PROBLEM STATEMENT -
The material below contains a line with "bake_transform(piece)" and a line with "return band, bow_pieces, tab". Copy exactly those two lines and all lines between them.
[TASK INPUTS start]
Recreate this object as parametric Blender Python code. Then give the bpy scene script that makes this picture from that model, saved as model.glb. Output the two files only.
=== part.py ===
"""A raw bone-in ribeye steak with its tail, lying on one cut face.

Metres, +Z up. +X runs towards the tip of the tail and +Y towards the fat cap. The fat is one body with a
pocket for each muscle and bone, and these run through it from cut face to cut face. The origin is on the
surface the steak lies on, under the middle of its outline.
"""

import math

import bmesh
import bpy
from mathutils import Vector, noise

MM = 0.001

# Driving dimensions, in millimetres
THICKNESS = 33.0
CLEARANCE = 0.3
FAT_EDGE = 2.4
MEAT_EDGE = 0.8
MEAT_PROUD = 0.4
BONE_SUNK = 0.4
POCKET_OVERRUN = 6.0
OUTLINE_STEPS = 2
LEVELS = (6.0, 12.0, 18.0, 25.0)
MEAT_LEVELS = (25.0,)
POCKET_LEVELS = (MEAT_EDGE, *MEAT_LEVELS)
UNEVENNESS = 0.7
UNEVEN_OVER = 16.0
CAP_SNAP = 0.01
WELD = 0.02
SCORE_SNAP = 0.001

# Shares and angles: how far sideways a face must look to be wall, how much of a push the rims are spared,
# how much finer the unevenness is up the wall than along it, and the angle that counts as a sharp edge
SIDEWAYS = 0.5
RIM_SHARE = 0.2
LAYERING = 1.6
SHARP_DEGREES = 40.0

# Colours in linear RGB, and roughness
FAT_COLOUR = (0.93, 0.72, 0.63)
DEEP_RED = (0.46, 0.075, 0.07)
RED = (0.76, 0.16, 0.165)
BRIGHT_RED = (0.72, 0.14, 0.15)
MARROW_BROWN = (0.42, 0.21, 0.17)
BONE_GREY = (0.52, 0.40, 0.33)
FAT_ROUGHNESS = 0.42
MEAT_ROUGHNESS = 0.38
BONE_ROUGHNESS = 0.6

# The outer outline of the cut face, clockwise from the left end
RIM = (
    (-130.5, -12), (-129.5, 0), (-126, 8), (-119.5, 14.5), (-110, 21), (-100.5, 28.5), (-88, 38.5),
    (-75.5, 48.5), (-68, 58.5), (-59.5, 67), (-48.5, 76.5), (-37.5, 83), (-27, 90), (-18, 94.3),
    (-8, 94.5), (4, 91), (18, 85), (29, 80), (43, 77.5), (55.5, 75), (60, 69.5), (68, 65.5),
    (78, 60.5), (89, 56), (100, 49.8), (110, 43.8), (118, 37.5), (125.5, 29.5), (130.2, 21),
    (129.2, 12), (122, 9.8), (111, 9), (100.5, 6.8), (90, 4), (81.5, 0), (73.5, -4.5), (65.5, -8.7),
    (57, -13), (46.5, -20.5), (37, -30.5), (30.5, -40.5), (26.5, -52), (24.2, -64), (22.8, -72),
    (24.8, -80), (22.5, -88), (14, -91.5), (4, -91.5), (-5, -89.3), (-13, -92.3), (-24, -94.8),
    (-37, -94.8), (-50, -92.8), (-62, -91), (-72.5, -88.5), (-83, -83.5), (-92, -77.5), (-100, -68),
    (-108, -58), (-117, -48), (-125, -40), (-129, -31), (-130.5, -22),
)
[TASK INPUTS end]
[TASK INPUTS start]
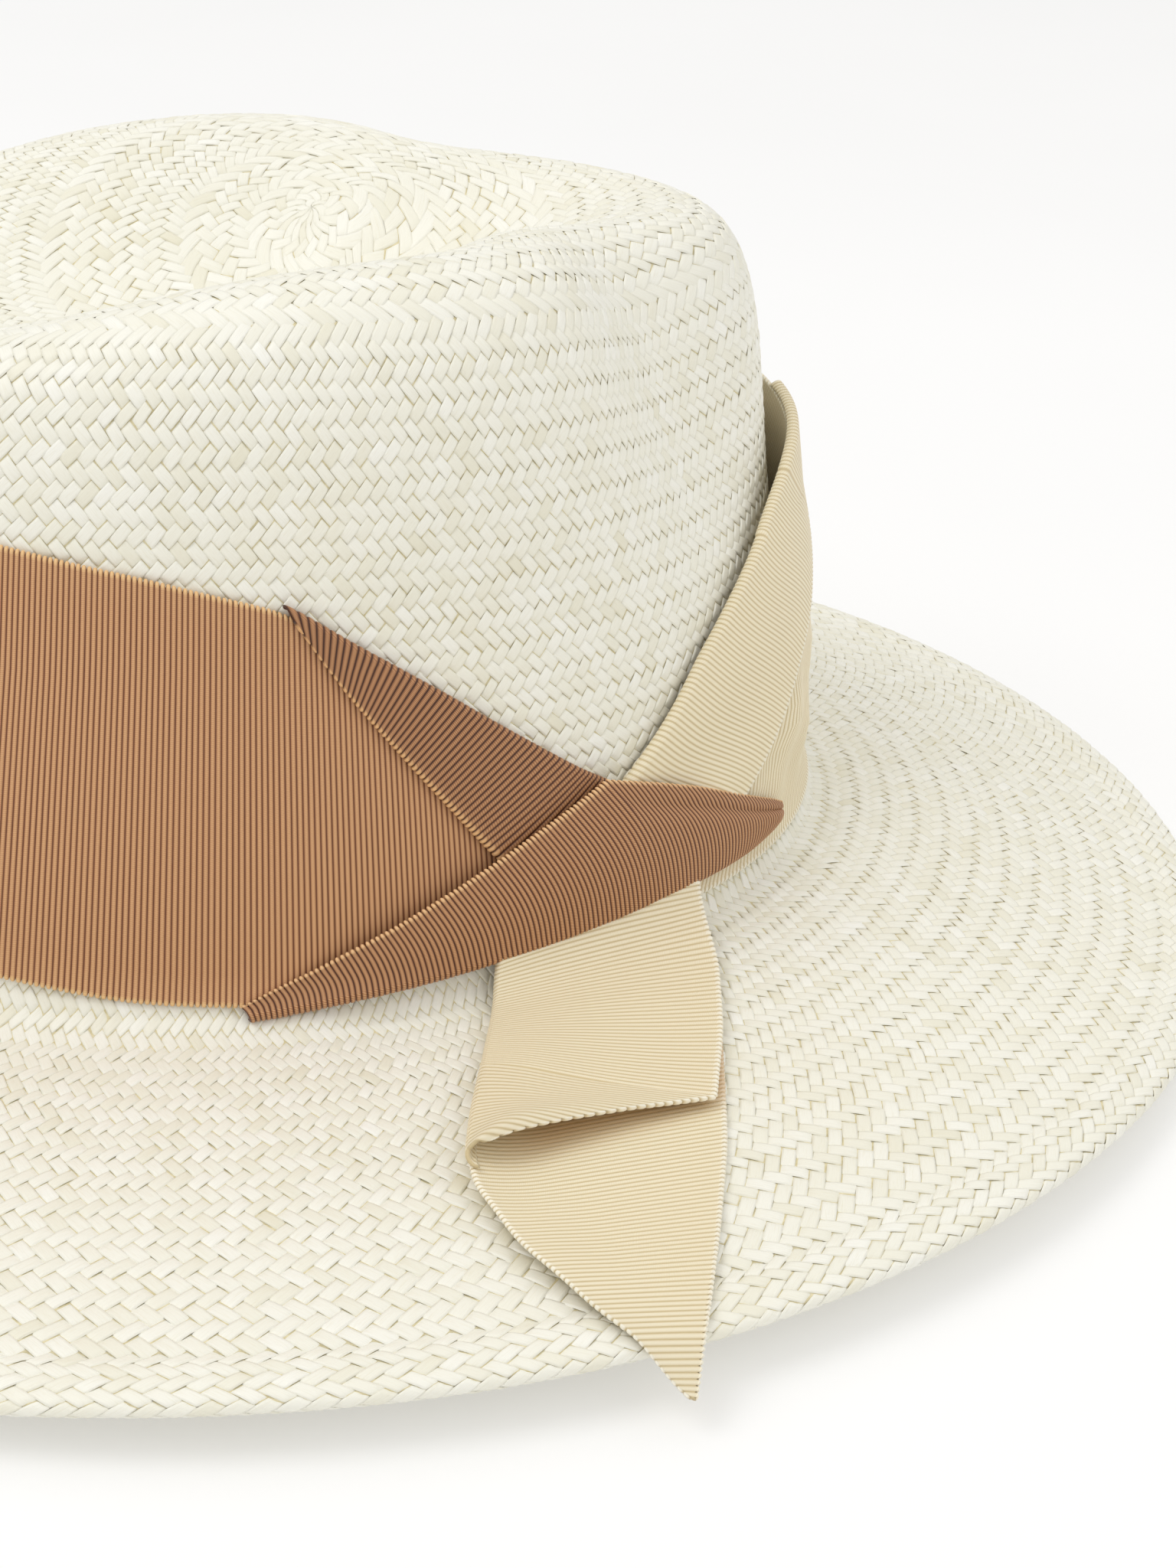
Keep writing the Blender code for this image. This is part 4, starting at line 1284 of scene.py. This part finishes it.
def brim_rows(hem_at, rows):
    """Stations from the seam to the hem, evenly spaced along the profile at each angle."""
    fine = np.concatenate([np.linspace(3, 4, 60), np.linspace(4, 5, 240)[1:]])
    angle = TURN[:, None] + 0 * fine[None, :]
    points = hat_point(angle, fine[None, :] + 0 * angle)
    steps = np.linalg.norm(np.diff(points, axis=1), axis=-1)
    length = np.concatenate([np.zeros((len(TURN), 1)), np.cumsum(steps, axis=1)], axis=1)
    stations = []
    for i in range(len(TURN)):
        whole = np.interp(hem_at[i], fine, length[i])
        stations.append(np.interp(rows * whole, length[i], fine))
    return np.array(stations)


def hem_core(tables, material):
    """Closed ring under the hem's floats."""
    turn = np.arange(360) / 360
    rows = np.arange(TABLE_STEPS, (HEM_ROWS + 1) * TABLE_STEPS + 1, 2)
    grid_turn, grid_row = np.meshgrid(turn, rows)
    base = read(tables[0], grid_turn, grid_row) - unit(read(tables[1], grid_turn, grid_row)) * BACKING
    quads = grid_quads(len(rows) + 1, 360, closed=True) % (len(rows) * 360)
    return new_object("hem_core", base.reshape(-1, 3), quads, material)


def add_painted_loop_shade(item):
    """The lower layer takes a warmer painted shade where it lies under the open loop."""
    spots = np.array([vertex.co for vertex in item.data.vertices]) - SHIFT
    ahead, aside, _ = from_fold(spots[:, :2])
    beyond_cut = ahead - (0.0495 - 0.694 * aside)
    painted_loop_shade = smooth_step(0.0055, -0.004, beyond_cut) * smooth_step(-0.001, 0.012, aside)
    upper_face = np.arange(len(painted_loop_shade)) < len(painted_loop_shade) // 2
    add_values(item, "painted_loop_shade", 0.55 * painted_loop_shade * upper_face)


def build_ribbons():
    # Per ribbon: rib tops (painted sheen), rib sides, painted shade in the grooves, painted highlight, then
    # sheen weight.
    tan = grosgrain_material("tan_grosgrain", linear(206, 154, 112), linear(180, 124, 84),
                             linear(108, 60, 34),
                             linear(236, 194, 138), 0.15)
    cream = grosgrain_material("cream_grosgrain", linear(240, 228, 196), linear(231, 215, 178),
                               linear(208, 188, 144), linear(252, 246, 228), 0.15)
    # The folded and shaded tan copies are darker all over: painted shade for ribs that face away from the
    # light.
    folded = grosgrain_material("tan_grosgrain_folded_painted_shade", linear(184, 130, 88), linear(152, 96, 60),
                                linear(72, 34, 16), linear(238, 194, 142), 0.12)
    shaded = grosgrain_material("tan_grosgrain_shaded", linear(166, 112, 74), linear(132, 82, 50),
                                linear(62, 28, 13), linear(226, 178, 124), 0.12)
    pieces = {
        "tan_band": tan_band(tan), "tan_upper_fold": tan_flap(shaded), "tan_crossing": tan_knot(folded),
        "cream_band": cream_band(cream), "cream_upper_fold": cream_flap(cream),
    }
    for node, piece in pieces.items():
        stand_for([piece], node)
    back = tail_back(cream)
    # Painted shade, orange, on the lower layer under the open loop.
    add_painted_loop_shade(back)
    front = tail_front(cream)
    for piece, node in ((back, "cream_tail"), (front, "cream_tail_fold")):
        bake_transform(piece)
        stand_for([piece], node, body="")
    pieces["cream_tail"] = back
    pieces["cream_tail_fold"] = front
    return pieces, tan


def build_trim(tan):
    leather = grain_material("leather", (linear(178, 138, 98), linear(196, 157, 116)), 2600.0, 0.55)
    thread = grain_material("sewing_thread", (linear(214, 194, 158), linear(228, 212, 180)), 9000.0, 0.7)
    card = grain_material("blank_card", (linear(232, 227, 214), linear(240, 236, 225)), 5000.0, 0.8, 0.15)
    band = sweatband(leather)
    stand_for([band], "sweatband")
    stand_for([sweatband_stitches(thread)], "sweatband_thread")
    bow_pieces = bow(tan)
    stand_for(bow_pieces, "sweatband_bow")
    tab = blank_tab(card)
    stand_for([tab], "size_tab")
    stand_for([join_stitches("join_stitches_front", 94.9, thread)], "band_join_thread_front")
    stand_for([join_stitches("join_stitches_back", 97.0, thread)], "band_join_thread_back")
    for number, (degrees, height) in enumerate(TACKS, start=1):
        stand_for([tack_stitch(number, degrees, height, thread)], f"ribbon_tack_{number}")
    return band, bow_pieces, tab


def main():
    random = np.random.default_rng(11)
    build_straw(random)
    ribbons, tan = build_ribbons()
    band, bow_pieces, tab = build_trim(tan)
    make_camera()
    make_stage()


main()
[TASK INPUTS end]
EXERCISE OUTPUT -
        bake_transform(piece)
        stand_for([piece], node, body="")
    pieces["cream_tail"] = back
    pieces["cream_tail_fold"] = front
    return pieces, tan


def build_trim(tan):
    leather = grain_material("leather", (linear(178, 138, 98), linear(196, 157, 116)), 2600.0, 0.55)
    thread = grain_material("sewing_thread", (linear(214, 194, 158), linear(228, 212, 180)), 9000.0, 0.7)
    card = grain_material("blank_card", (linear(232, 227, 214), linear(240, 236, 225)), 5000.0, 0.8, 0.15)
    band = sweatband(leather)
    stand_for([band], "sweatband")
    stand_for([sweatband_stitches(thread)], "sweatband_thread")
    bow_pieces = bow(tan)
    stand_for(bow_pieces, "sweatband_bow")
    tab = blank_tab(card)
    stand_for([tab], "size_tab")
    stand_for([join_stitches("join_stitches_front", 94.9, thread)], "band_join_thread_front")
    stand_for([join_stitches("join_stitches_back", 97.0, thread)], "band_join_thread_back")
    for number, (degrees, height) in enumerate(TACKS, start=1):
        stand_for([tack_stitch(number, degrees, height, thread)], f"ribbon_tack_{number}")
    return band, bow_pieces, tab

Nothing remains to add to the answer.